AIM: Give back exactly the lines from the start of the listing to the line containing "LIFT = 0.64", inclusive, and nothing beyond them.

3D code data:
[Begin]

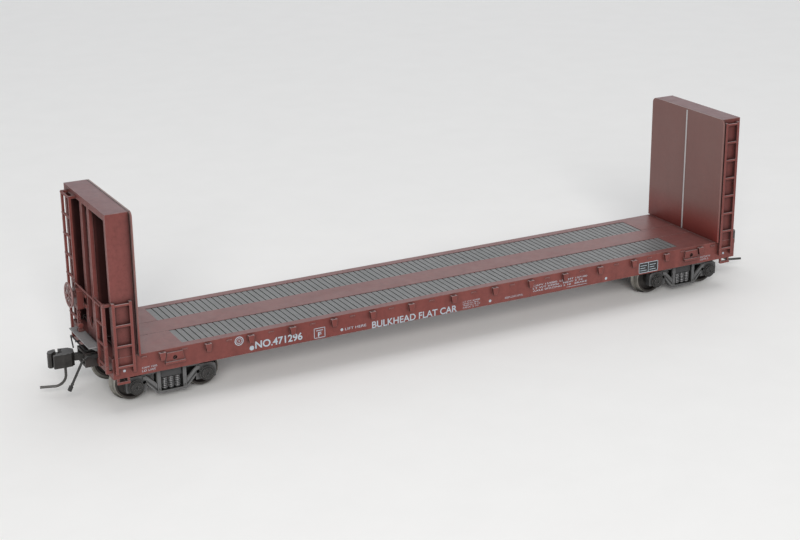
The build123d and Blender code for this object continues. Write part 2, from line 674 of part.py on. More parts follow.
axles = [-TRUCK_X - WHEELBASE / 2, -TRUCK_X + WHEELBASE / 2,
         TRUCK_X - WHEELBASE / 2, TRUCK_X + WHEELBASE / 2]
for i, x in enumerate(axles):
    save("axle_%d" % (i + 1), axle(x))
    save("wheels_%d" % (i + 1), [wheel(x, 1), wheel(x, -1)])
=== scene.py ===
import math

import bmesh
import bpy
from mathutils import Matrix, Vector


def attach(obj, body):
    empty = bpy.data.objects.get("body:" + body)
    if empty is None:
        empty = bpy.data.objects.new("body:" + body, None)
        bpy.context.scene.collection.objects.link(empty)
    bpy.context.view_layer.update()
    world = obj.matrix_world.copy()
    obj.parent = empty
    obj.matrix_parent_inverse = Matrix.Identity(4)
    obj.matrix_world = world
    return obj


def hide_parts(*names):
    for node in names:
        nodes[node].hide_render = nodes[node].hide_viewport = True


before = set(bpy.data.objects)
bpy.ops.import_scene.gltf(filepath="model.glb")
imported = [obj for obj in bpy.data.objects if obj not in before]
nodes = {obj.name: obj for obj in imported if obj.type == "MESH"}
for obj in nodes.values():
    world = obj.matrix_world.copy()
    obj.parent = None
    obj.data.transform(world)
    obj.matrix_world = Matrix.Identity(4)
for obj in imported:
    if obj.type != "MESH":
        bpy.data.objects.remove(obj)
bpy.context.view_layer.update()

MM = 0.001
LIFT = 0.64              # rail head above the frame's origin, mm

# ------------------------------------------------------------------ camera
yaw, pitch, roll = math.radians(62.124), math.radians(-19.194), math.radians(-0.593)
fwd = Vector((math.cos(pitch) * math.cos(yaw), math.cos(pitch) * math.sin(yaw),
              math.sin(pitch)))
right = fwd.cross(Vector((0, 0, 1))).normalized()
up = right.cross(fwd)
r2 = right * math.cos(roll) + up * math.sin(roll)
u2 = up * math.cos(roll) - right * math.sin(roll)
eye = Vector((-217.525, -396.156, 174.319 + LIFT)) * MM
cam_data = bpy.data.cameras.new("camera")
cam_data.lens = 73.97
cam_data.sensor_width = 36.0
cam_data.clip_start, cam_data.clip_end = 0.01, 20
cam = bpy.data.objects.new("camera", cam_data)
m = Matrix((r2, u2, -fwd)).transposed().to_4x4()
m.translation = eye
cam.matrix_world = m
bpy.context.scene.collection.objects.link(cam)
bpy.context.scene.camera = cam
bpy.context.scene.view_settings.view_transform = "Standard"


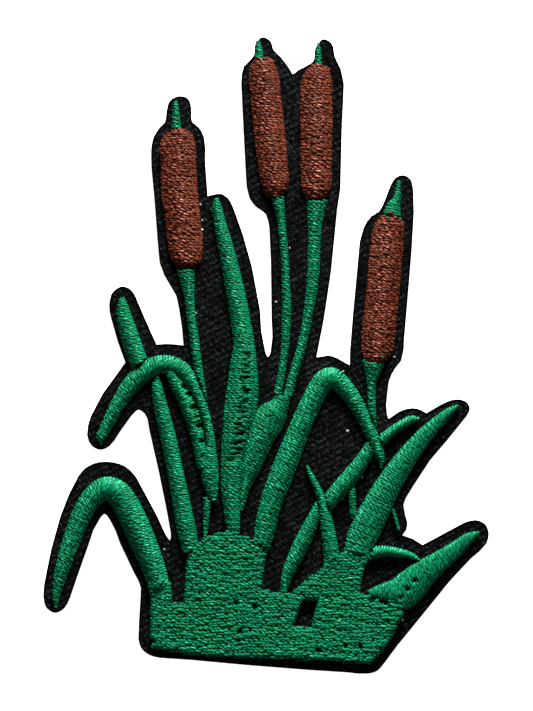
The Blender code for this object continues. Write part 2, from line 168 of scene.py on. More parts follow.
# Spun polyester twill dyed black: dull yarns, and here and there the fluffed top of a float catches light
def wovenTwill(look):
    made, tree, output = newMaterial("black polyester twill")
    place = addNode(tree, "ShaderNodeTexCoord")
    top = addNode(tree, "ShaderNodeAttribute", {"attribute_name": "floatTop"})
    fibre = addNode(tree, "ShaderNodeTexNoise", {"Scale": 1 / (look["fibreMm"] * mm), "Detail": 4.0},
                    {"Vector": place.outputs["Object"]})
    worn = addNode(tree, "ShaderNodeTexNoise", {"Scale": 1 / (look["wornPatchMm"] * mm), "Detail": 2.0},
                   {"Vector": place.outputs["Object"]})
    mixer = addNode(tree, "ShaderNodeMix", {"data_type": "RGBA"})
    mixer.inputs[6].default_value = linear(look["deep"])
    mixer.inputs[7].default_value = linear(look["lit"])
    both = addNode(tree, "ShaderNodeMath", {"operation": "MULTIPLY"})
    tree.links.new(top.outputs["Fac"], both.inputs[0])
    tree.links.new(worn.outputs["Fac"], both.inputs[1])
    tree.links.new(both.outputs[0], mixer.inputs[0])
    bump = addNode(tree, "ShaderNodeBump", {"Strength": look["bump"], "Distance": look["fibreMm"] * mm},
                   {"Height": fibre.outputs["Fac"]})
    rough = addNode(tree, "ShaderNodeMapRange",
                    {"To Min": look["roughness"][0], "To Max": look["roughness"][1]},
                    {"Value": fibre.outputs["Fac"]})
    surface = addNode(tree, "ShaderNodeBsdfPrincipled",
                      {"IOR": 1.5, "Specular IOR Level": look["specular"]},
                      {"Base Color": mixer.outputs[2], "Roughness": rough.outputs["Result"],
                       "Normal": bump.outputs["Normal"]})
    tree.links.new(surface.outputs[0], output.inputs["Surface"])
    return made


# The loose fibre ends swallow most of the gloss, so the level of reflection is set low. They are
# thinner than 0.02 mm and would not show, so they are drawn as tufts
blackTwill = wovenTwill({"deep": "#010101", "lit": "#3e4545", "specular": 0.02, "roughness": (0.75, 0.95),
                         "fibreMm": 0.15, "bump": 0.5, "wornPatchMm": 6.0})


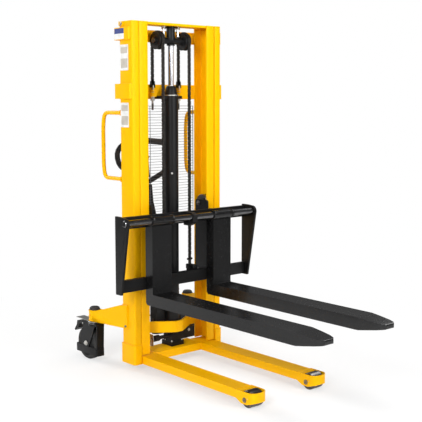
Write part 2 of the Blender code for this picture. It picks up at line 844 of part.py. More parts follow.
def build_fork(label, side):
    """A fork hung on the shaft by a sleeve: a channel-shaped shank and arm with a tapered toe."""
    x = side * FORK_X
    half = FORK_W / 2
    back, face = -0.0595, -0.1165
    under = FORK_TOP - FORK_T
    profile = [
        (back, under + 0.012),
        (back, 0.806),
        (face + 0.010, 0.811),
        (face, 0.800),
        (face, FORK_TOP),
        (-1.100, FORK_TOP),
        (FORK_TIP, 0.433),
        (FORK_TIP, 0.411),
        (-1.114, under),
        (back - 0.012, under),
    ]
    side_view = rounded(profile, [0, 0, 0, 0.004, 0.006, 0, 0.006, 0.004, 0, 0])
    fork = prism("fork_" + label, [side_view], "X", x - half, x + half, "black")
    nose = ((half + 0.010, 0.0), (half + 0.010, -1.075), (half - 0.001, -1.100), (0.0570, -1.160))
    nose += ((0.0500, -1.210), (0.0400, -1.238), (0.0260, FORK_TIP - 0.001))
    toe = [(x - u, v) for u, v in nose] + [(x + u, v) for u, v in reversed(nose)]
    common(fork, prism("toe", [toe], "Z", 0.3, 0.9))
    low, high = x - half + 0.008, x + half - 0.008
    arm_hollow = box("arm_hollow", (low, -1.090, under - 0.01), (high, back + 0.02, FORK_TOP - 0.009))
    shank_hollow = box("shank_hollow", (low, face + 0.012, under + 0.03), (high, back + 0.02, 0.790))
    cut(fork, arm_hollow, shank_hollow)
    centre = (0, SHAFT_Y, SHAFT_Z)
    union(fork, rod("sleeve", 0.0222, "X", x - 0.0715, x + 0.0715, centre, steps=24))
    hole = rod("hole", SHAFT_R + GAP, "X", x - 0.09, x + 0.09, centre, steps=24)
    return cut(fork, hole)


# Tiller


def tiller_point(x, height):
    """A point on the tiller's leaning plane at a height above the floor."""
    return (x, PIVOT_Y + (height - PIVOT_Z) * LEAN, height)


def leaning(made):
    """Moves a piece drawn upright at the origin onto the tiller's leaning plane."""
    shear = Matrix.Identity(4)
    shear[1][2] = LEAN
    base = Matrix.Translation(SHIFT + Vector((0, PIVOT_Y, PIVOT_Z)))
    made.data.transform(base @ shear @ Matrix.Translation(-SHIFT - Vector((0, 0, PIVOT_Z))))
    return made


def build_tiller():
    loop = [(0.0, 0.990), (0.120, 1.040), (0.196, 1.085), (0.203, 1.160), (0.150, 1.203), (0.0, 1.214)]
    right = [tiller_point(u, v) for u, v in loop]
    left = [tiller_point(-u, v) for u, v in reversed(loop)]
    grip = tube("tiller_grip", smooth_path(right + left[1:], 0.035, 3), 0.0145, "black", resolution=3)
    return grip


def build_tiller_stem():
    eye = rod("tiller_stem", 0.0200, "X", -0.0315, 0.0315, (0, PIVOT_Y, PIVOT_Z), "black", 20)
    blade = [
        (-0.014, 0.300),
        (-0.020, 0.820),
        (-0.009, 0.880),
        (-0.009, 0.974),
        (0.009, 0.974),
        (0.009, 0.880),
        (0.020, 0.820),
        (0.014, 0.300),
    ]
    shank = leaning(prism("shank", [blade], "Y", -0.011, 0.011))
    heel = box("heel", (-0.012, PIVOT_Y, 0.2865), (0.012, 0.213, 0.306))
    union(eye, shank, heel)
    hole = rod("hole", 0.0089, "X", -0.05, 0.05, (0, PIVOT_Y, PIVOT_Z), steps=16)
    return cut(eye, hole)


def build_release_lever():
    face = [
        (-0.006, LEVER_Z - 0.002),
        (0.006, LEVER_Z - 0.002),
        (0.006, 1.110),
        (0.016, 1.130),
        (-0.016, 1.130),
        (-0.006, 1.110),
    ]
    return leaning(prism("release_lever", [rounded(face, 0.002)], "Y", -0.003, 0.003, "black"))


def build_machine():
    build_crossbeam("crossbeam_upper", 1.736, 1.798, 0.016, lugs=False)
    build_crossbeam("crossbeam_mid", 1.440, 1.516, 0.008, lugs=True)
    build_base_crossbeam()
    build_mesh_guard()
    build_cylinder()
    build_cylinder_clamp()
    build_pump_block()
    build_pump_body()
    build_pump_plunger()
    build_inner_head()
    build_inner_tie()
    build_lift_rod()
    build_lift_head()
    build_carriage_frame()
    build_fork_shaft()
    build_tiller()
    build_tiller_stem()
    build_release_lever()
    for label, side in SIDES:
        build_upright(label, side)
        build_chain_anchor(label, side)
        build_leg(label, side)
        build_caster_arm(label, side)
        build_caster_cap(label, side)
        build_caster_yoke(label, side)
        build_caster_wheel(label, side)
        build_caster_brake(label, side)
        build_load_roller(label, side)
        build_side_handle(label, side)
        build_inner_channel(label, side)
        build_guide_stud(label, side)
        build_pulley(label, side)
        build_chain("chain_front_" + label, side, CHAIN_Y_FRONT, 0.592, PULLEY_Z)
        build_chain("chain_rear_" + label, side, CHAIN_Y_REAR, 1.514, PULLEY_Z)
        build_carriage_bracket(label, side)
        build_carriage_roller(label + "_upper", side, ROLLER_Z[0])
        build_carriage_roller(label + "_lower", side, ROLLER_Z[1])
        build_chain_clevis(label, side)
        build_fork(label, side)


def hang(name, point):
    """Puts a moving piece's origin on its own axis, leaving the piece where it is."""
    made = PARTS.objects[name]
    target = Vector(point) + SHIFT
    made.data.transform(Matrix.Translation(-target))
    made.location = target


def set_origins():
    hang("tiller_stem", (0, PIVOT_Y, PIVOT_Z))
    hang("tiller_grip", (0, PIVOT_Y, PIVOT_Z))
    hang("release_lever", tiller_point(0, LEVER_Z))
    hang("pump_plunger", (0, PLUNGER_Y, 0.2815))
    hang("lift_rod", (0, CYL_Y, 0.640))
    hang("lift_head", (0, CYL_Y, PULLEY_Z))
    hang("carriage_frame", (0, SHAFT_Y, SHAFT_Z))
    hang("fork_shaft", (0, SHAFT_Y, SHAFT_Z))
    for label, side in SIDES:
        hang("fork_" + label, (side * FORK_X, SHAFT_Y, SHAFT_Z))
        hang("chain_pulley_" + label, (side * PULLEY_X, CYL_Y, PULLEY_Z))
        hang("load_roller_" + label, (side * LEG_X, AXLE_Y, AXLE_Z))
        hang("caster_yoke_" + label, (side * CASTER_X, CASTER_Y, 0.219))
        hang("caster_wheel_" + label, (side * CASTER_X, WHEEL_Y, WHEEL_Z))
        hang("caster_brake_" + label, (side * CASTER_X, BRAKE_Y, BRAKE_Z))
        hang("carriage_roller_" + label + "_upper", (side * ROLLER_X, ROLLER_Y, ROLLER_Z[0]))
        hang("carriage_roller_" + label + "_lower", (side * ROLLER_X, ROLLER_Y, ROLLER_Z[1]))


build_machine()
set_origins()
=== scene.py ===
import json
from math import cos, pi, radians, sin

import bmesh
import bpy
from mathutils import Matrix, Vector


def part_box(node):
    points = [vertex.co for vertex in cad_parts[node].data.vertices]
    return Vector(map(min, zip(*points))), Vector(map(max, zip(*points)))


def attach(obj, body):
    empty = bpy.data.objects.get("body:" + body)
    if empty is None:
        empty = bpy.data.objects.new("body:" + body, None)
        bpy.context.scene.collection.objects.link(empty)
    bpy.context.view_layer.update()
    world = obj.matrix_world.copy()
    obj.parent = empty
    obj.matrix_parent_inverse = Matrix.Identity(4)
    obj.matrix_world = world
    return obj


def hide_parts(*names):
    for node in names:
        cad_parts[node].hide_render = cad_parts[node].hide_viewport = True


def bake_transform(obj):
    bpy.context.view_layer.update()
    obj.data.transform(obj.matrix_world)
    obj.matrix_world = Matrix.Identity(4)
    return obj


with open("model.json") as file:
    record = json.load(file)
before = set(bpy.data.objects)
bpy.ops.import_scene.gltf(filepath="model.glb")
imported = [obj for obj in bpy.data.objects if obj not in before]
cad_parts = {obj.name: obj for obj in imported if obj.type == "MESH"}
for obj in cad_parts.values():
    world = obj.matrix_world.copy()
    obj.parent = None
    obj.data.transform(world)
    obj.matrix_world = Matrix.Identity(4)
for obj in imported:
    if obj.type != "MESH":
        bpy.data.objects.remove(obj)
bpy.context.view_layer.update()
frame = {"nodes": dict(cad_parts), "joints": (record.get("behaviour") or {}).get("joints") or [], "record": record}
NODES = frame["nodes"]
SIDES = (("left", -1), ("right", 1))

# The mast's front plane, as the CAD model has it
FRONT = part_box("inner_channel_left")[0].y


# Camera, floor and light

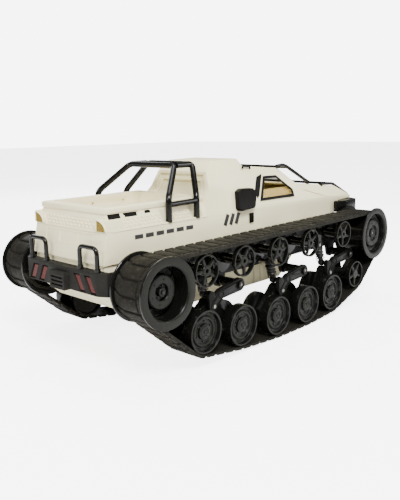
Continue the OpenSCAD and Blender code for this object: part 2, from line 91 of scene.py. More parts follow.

[End]

IN RESPONSE:
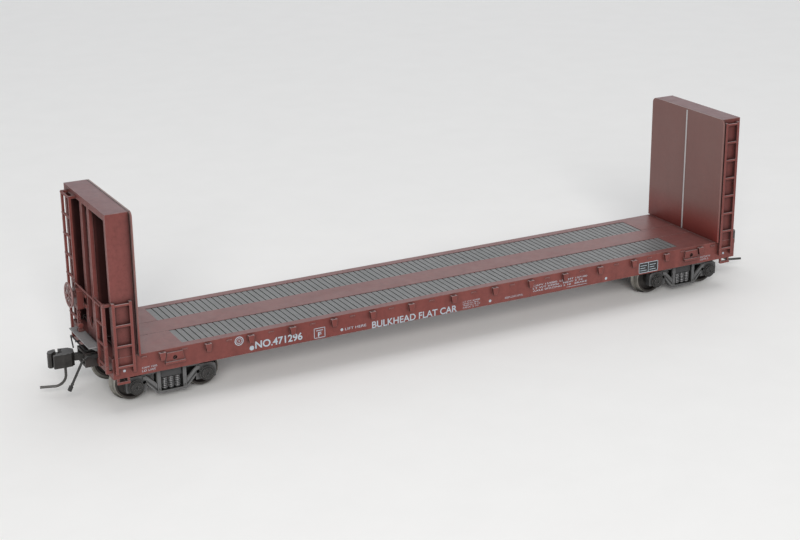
The build123d and Blender code for this object continues. Write part 2, from line 674 of part.py on. More parts follow.
axles = [-TRUCK_X - WHEELBASE / 2, -TRUCK_X + WHEELBASE / 2,
         TRUCK_X - WHEELBASE / 2, TRUCK_X + WHEELBASE / 2]
for i, x in enumerate(axles):
    save("axle_%d" % (i + 1), axle(x))
    save("wheels_%d" % (i + 1), [wheel(x, 1), wheel(x, -1)])
=== scene.py ===
import math

import bmesh
import bpy
from mathutils import Matrix, Vector


def attach(obj, body):
    empty = bpy.data.objects.get("body:" + body)
    if empty is None:
        empty = bpy.data.objects.new("body:" + body, None)
        bpy.context.scene.collection.objects.link(empty)
    bpy.context.view_layer.update()
    world = obj.matrix_world.copy()
    obj.parent = empty
    obj.matrix_parent_inverse = Matrix.Identity(4)
    obj.matrix_world = world
    return obj


def hide_parts(*names):
    for node in names:
        nodes[node].hide_render = nodes[node].hide_viewport = True


before = set(bpy.data.objects)
bpy.ops.import_scene.gltf(filepath="model.glb")
imported = [obj for obj in bpy.data.objects if obj not in before]
nodes = {obj.name: obj for obj in imported if obj.type == "MESH"}
for obj in nodes.values():
    world = obj.matrix_world.copy()
    obj.parent = None
    obj.data.transform(world)
    obj.matrix_world = Matrix.Identity(4)
for obj in imported:
    if obj.type != "MESH":
        bpy.data.objects.remove(obj)
bpy.context.view_layer.update()

MM = 0.001
LIFT = 0.64              # rail head above the frame's origin, mm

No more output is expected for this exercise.